Abstract:
The stability of Couette flow of power-law fluid of thickness R past Neo-Hookean
deformable solid of thickness HR subjected to shear flow is considered in this work. Powerlaw
fluid is chosen as it is the simplest model of fluid which can show the effects of shear
thickening and shear thinning behavior. Whereas Neo Hookean solid, which is a nonlinear
constitutive model accurately captures the behavior of flow as it leads to values of critical
shear rate which are smaller than those obtained by using the linear viscoelastic solid model.

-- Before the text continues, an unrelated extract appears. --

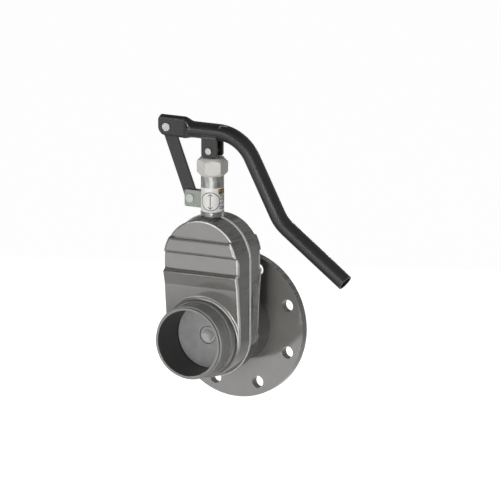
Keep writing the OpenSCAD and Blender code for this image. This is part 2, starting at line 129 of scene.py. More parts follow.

Four key dimensionless parameters, i.e. γ (Imposed shear rate), n (power-law index), T
(interfacial tension) & H (thickness ratio) characterizes the problem. Linear stability analysis
is performed to find the stability of the system. Shear flow of the fluid due to Couette flow
tends to destabilize the surface fluctuations. Various diagrams have been plotted between
growth rates as a function of wavenumber showing the study of parameters how they affect
the flow. For large values of H, i.e. solid to fluid thickness ratio, critical shear rate goes on
decreasing and shear thickening fluids has more stabilizing effect in comparison with shear
thinning fluids keeping all other governing parameters constant. The results obtained are
potentially of great interest for enhancing mixing in microfluidic devices.